11 thoughts on “Why Haven’t I Heard From The Narcissist?

  1. Utahred says:

    I was grade A fuel. I have a master degree, I’m a good looking and talented, hard worker. My narcissist was my boss. He wanted to sleep with me, I declined. We worked great together which he admitted. We connected intellectually, emotionally, but he never gave me recognition or showed one ounce of appreciation. So I cordially left him. Do you think he’ll ask me to come back to work for him? Curious. Also what happened to you that you are so damn selfish? My boss was selfish too. Thanks.

    1. HG Tudor says:

      I need more information to assess the likelihood of him asking you to come back to work for him. I recommend you organise a consultation so you can furnish me with the detail.
      Narcissism happened.

  2. ceyceyc says:

    I’ve been asking myself that question for 4 months.after many failed attempts to escape that was the biggest punishment he could give me.

    i know that i shouldn’t look but i realized that his ipps started to sharing his smiling photos again (2 photos in 10 days, after 4 months silent) my friends say that he did it to provoke me -because i didn’t do anything for 2 months, even in his birthday and ipps’s instagram was one of the important argument topic for us –

    he didn’t unblock me, not even once. he didn’t login in our messenger app. he doesn’t seem to want me.

    can my friends be right? Does it have anything to do with me?

  3. kaydiva3 says:

    It’s so confusing how they all operate so differently. I’ve been significantly entangled with three narcissists in my life. #1 would hoover me every few months, like clockwork. With #3, I had to get the police involved to make him leave me alone. I was deeply, madly in love with #2, and ironically he is the one who has never come back. It’s been nearly four years since he discarded me. It hurts me every day because if he was content to never speak to me again, I must never have meant anything to him, even though he was my everything. I still think of him and miss him very day. But then I remember I was entangled with a narcissist, so of course I never meant anything to him.

  4. GotHoovered says:

    For those of you who don’t believe that you will hear from the narcissist again….
    I just heard from mine after 10 months of total silence. Pay attention to HG’s advice in other articles where he warns us not to get complacent, assuming they’ll never contact you again because I am living proof that if they can contact you, they will (if they feel like it).

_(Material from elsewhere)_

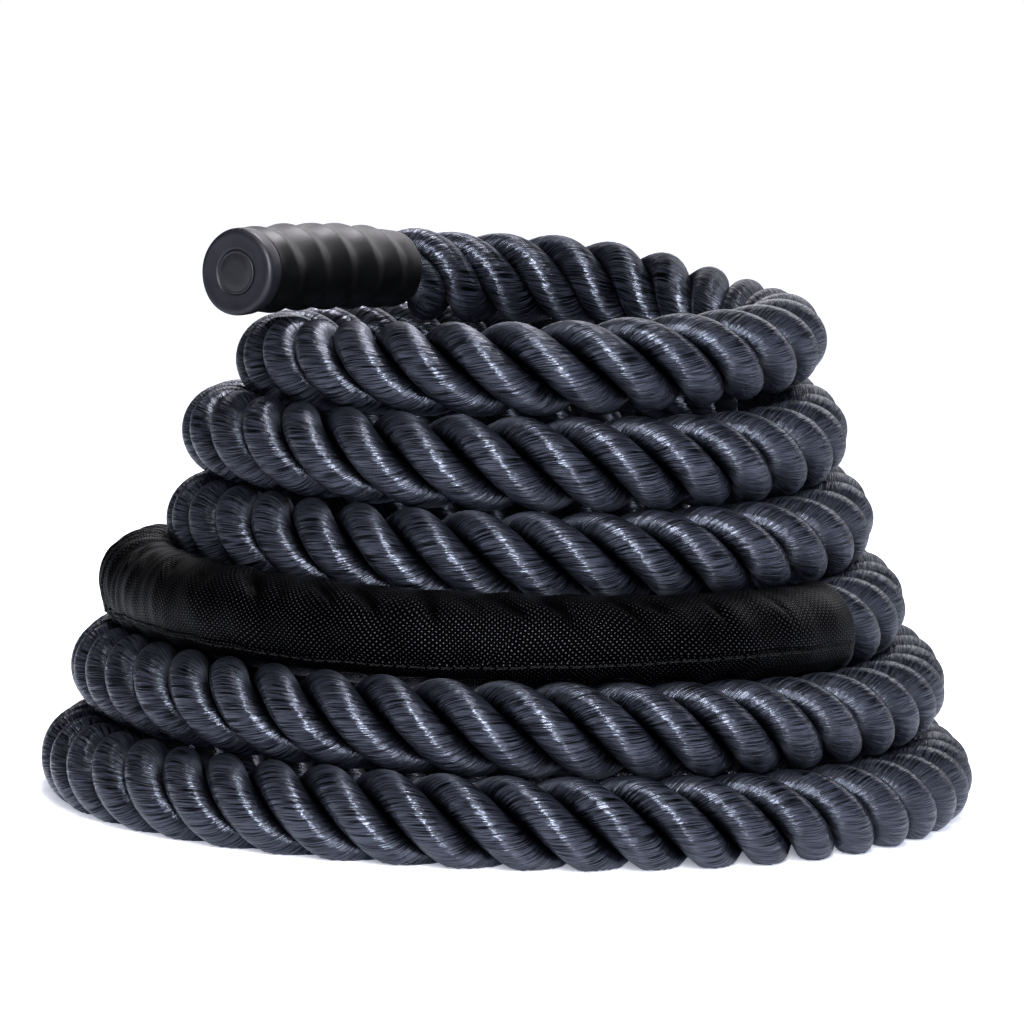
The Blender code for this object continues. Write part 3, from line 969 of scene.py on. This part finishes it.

    I set up a new Facebook account after being hacked in my usual one. Didn’t think to block him, even after Facebook kindly suggested we might like to be friends. We’d had zero contact for the best part of a year, so why bother? Unfortunately for me, while laughing at his new profile picture and swiping past it on the friend suggestion list, I must have accidentally hit the “add friend” button, because a couple of hours later I received a message from him admonishing me for my inappropriate friend request. Obviously he had no need to send that message. If the request offended him so much then he could have simply declined it or blocked me. I guess he just needed a quick blast of fuel.

    1. HG Tudor says:

      Your honesty is to be lauded. HG approves.

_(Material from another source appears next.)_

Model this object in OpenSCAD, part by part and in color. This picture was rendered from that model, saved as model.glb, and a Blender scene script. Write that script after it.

      1. GotHoovered says:

        Thank you HG, but you’ll probably be disappointed to hear that I responded to his message, and the two more that followed. With each response though I made it politely clear I wasn’t interested in continuing the conversation and he gave up pretty quickly.

        1. HG Tudor says:

          For now.

        2. Anm says:

          Gothoovered,
          Whatever you do, don’t fall for the Narcissist own fake “no contact”. If your narcissist is anything like my ex, he will pretend that your communication is offensive, but try to trap you into engagement. If he has new supply, he may even call the police on you to present you are the “crazy one”.

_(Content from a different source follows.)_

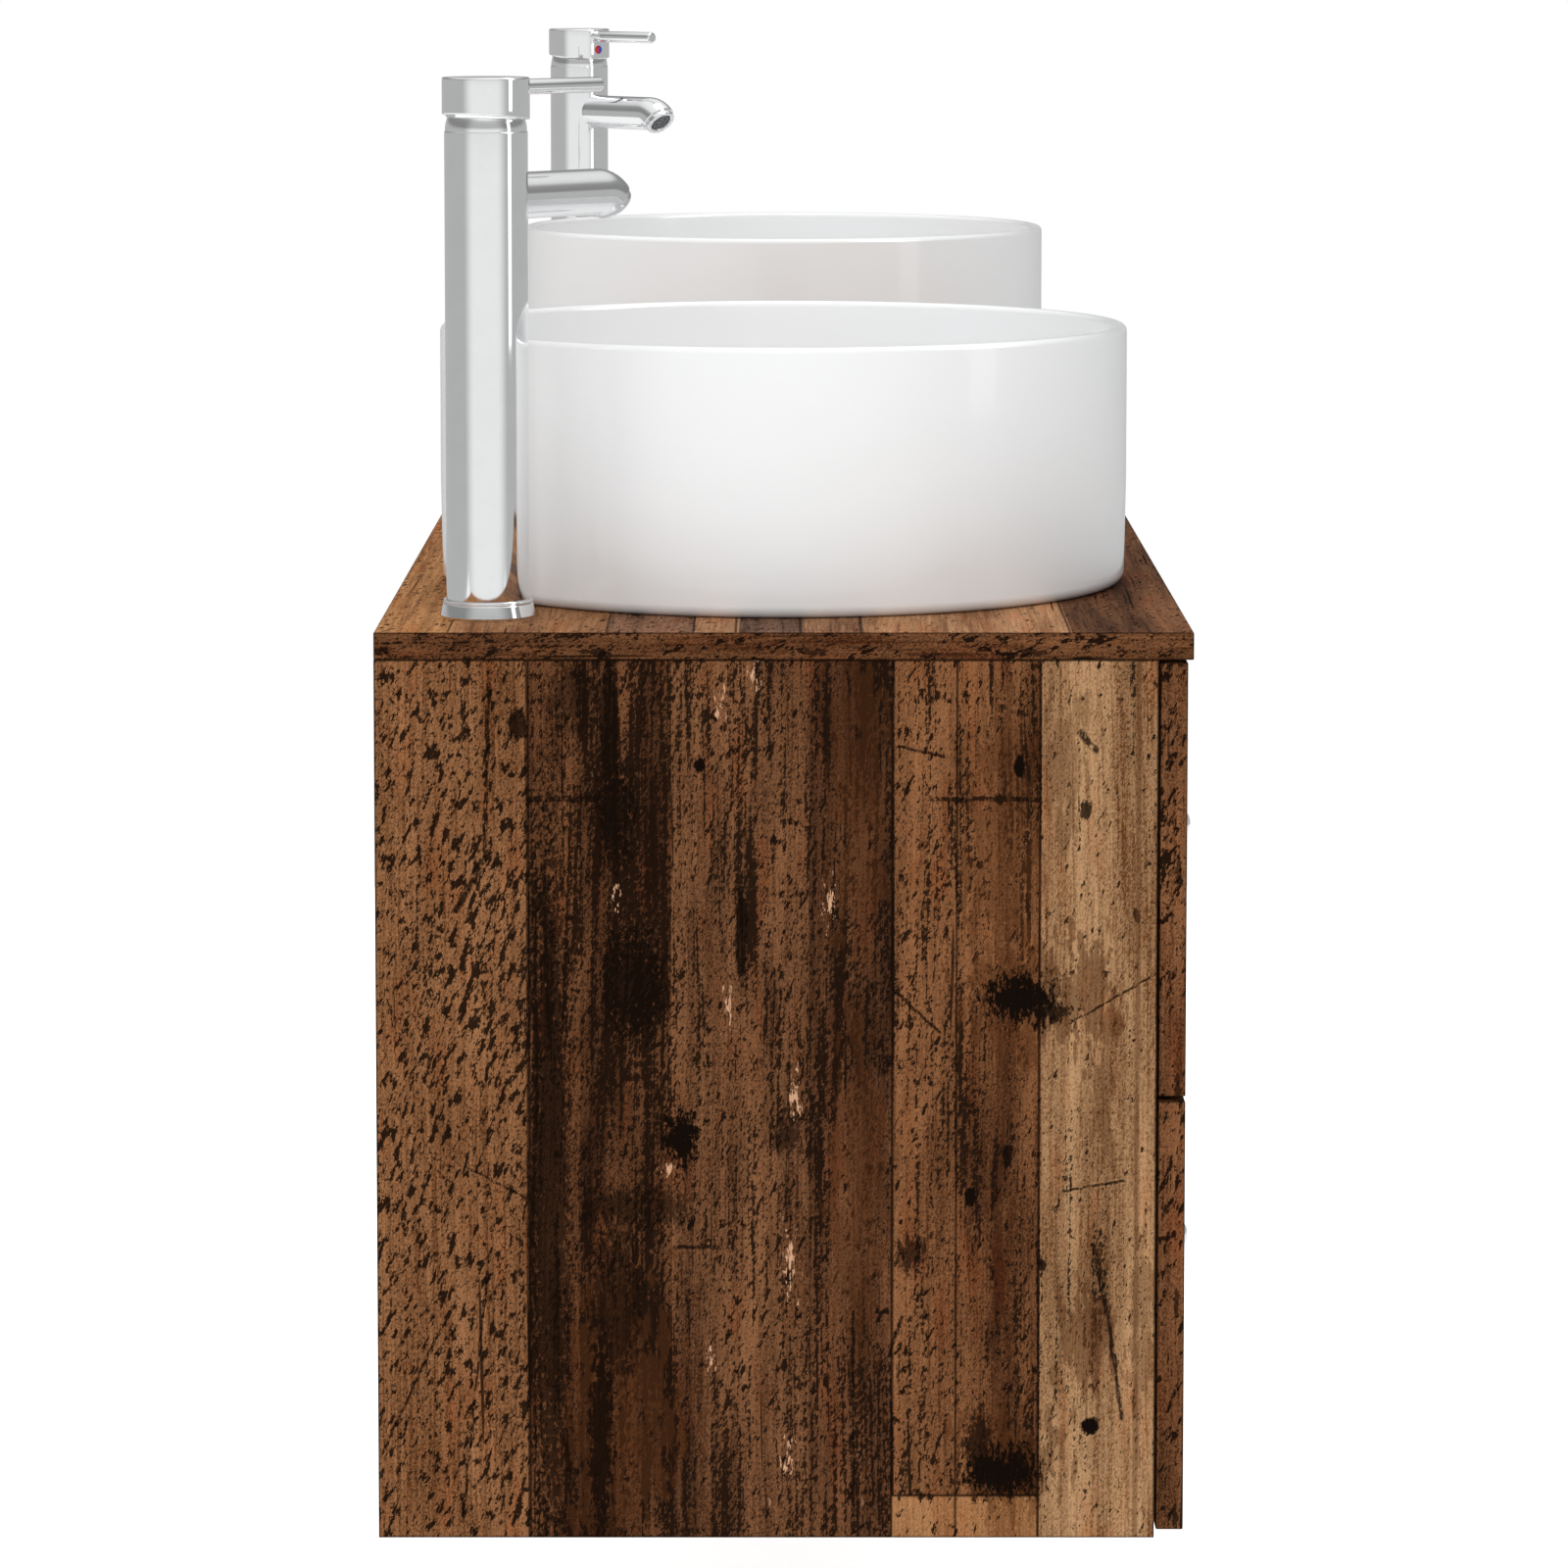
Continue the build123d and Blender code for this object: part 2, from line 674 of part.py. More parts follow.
pivot_height = column_height
inlet_seat = shank_grip
cartridge_top = cartridge_seat + cartridge_height

for name, side in sides.items():
    with BuildPart() as column:
        turned(mixer_foot(side), [(shank_radius + shank_fit, 0), (column_radius, 0),
                                  (column_radius, column_height), (cartridge_radius + cartridge_fit, column_height),
                                  (cartridge_radius + cartridge_fit, cartridge_seat), (column_bore, cartridge_seat),
                                  (column_bore, inlet_seat + inlet_block), (0, inlet_seat + inlet_block),
                                  (0, inlet_seat), (shank_radius + shank_fit, inlet_seat)])
        with BuildSketch(mixer_plane(side, inlet_seat)):
            with GridLocations(1, inlets_apart, 1, 2):
                Circle(inlet_radius)
        extrude(amount=inlet_depth, mode=Mode.SUBTRACT)
        with BuildSketch(cross_plane(side, column_bore / 2, spout_height)):
            Circle(spout_radius + spout_fit)
        extrude(amount=column_radius, mode=Mode.SUBTRACT)
    save(column.part, "mixer_column_" + name)

    with BuildPart() as turret:
        base = cartridge_top + turret_play
        top = pivot_height + turret_top_above_pivot
        with BuildSketch(mixer_plane(side, base)):
            Circle(turret_radius)
        extrude(amount=top - base)
        slot_foot = base + turret_base
        with BuildSketch(mixer_plane(side, slot_foot)):
            Rectangle(2 * turret_radius, stem_width + 2 * stem_side_play)
        extrude(amount=top - slot_foot, mode=Mode.SUBTRACT)
        with BuildSketch(Plane(origin=mixer_plane(side, pivot_height).origin,
                               z_dir=mixer_plane(side, 0).y_dir)):
            Circle(trunnion_radius + trunnion_play)
        extrude(amount=turret_radius, both=True, mode=Mode.SUBTRACT)
    save(turret.part, "cartridge_turret_" + name)

    with BuildPart() as stem:
        across = mixer_plane(side, 0).y_dir
        roof = pivot_height + dome_radius + cap_play
        with BuildSketch(mixer_plane(side, pivot_height)):
            Rectangle(stem_depth, stem_width)
        extrude(amount=roof - pivot_height - stem_fit)
        with BuildSketch(Plane(origin=mixer_plane(side, pivot_height).origin, z_dir=across)):
            Circle(stem_heel)
        extrude(amount=stem_width / 2, both=True)
        with BuildSketch(Plane(origin=mixer_plane(side, pivot_height).origin, z_dir=across)):
            Circle(trunnion_radius)
        extrude(amount=turret_radius - 1.2, both=True)
    save(stem.part, "cartridge_stem_" + name)

    with BuildPart() as cap:
        roof = pivot_height + dome_radius + cap_play
        with BuildSketch(upright_section(side)):
            with BuildLine():
                Polyline((-cap_radius, cap_edge_back), (cap_radius, cap_edge_front),
                         (cap_radius, cap_top), (-cap_radius, cap_top), close=True)
            make_face()
        extrude(amount=cap_radius, both=True)
        with BuildSketch(mixer_plane(side, cap_edge_front - 1)):
            Circle(cap_radius)
        extrude(amount=cap_top - cap_edge_front + 2, mode=Mode.INTERSECT)
        fillet(cap.edges().filter_by(GeomType.CIRCLE).group_by(Axis.Z)[-1], radius=cap_edge_round)
        fillet(cap.edges().filter_by(GeomType.ELLIPSE), radius=cap_edge_round)
        with Locations(mixer_plane(side, pivot_height)):
            Sphere(dome_radius + cap_play, mode=Mode.SUBTRACT)
        with BuildSketch(mixer_plane(side, roof - cap_boss_drop)):
            Circle(cap_boss_radius)
        extrude(amount=cap_boss_drop + 1)
        with BuildSketch(mixer_plane(side, roof - cap_boss_drop)):
            Rectangle(stem_depth + 2 * stem_fit, stem_width + 2 * stem_fit)
        extrude(amount=cap_boss_drop, mode=Mode.SUBTRACT)
        with BuildSketch(cross_plane(side, rod_root, rod_height)):
            Circle(rod_radius + rod_fit)
        extrude(amount=cap_radius, mode=Mode.SUBTRACT)
        with BuildSketch(cross_plane(side, cap_radius - dot_depth, dot_height)):
            Circle(dot_radius + dot_fit)
        extrude(amount=cap_radius, mode=Mode.SUBTRACT)
    save(cap.part, "lever_cap_" + name)

    with BuildPart() as rod:
        with BuildSketch(cross_plane(side, rod_root + rod_fit, rod_height)):
            Circle(rod_radius)
        extrude(amount=rod_tip - rod_root - rod_fit)
        fillet(rod.faces().sort_by(lambda f: (f.center() - Vector(mixer_foot(side))).length)[-1].edges(),
               radius=rod_tip_round)
    save(rod.part, "lever_rod_" + name)

    with BuildPart() as dot:
        with BuildSketch(cross_plane(side, cap_radius - dot_depth + dot_fit, dot_height)):
            Circle(dot_radius)
        extrude(amount=dot_depth - dot_fit + dot_stand)
    save(dot.part, "heat_mark_" + name)

with BuildPart() as base_rings:
    for side in sides.values():
        hole = column_radius + base_ring_fit
        turned(mixer_foot(side), [(hole, 0), (base_ring_foot_radius, 0), (base_ring_foot_radius, base_ring_land),
                                  (base_ring_top_radius, base_ring_height - 1),
                                  (base_ring_top_radius - 0.8, base_ring_height), (hole, base_ring_height)])
save(base_rings.part, "mixer_base_rings")

with BuildPart() as spouts:
    for side in sides.values():
        with BuildSketch(cross_plane(side, spout_root, spout_height)):
            Circle(spout_radius)
            Circle(spout_bore, mode=Mode.SUBTRACT)
        sweep(path=spout_path(side, spout_root))
save(spouts.part, "mixer_spouts")

with BuildPart() as aerators:
    for side in sides.values():
        with BuildSketch(outlet_plane(side)):
            Circle(aerator_radius)
        extrude(amount=aerator_length)
        with BuildSketch(outlet_plane(side)):
            Circle(spout_bore - aerator_fit)
        extrude(amount=-aerator_spigot)
        with BuildSketch(outlet_plane(side).offset(aerator_length)):
            Circle(aerator_bore)
        extrude(amount=-(aerator_length + aerator_spigot), mode=Mode.SUBTRACT)
save(aerators.part, "aerators")

with BuildPart() as screens:
    for side in sides.values():
        with BuildSketch(outlet_plane(side).offset(aerator_length - screen_recess)):
            Circle(aerator_bore - spout_fit)
        extrude(amount=-screen_thickness)
save(screens.part, "aerator_screens")

with BuildPart() as cartridges:
    for side in sides.values():
        with BuildSketch(mixer_plane(side, cartridge_seat)):
            Circle(cartridge_radius)
        extrude(amount=cartridge_height)
save(cartridges.part, "mixer_cartridges")

with BuildPart() as retainers:
    for side in sides.values():
        with BuildSketch(mixer_plane(side, cartridge_top)):
            Circle(cartridge_radius)
            Circle(retainer_hole, mode=Mode.SUBTRACT)
        extrude(amount=column_height - cartridge_top)
save(retainers.part, "cartridge_retainers")

with BuildPart() as domes:
    for side in sides.values():
        opening = math.radians(dome_opening_angle)
        middle = (math.radians(90) + opening) / 2
        outer_r = dome_radius
        inner_r = dome_radius - dome_shell
        with BuildSketch(Plane(origin=mixer_foot(side), x_dir=(1, 0, 0), z_dir=(0, -1, 0))):
            with BuildLine():
                Line((inner_r, pivot_height), (outer_r, pivot_height))
                ThreePointArc((outer_r, pivot_height),
                              (outer_r * math.sin(middle), pivot_height + outer_r * math.cos(middle)),
                              (outer_r * math.sin(opening), pivot_height + outer_r * math.cos(opening)))
                Line((outer_r * math.sin(opening), pivot_height + outer_r * math.cos(opening)),
                     (inner_r * math.sin(opening), pivot_height + inner_r * math.cos(opening)))
                ThreePointArc((inner_r * math.sin(opening), pivot_height + inner_r * math.cos(opening)),
                              (inner_r * math.sin(middle), pivot_height + inner_r * math.cos(middle)),
                              (inner_r, pivot_height))
            make_face()
        revolve(axis=Axis(mixer_foot(side), (0, 0, 1)))
save(domes.part, "mixer_domes")

with BuildPart() as shanks:
    for side in sides.values():
        turned(mixer_foot(side), [(shank_bore, -shank_length), (shank_radius, -shank_length),
                                  (shank_radius, shank_grip), (shank_bore, shank_grip)])
save(shanks.part, "mixer_shanks")

# ---------------------------------------------------------------- what clamps both to the slab
clamped = [(side * basin_x, basin_y, waste_radius) for side in sides.values()]
clamped += [(side * mixer_x, mixer_y, shank_radius) for side in sides.values()]

with BuildPart() as gaskets:
    for x, y, thread in clamped:
        with BuildSketch(Plane.XY.offset(slab_underside - gasket_thickness)):
            with Locations((x, y)):
                Circle(thread + gasket_fit + gasket_width)
                Circle(thread + gasket_fit, mode=Mode.SUBTRACT)
        extrude(amount=gasket_thickness)
save(gaskets.part, "deck_gaskets")

with BuildPart() as nuts:
    for x, y, thread in clamped:
        hex_nut((x, y), slab_underside - gasket_thickness, thread)
save(nuts.part, "deck_nuts")
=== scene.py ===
import json
import math

import bpy
import numpy as np
from bpy.props import FloatProperty, FloatVectorProperty, IntProperty, PointerProperty
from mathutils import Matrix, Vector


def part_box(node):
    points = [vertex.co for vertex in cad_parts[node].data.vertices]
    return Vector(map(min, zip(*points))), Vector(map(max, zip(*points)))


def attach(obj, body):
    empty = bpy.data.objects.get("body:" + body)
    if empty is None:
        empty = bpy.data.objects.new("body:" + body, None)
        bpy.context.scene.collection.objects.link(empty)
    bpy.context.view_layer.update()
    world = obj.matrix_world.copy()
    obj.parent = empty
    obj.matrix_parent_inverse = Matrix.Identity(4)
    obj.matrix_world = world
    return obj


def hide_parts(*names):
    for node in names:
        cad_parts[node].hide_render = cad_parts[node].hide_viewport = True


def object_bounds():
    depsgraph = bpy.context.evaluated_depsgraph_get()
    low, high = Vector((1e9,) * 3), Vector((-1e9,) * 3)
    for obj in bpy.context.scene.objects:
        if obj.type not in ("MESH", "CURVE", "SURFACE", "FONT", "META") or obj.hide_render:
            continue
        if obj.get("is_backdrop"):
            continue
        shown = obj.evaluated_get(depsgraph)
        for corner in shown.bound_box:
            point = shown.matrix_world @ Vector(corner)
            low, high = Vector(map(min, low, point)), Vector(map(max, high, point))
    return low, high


bl_info = {
    "name": "Wall-hung double basin vanity",
    "version": (1, 0, 0),
    "blender": (4, 5, 0),
    "location": "View3D > Sidebar > Vanity",
    "description": "Finishes and detailed pieces for a double vanity with vessel basins and tall mixers",
    "category": "Object",
}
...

          1. GotHoovered says:

            Hi Anm,
            Thank you. He refused to believe the friend request was accidental, though it was – I have no wish to be friends in any sense. I’m hoping that my responses to his messages made it clear to him that I have no desire for contact. I have the messages saved in case he does contact the police.
            He had been with his new partner for over a year now so no doubt she is sick of hearing about how crazy I am! I was certainly sick of hearing all about my predecessor!

    2. E. B. says:

      GotHoovered,
      You are right. Narcissists will hoover after *several years* if they have the chance to do it. Sometimes you do not necessarily have to do something for this to happen. It could be something happening like an event in the news that reminds them of their victim. If they find a way to hoover, they will do it, even if this is benign and they can only get Thought Fuel from it.
      It is also quite naïve to think that they have only one FB account.
      Depending on the activity, I prefer to use non-touch devices to avoid accidental clicks.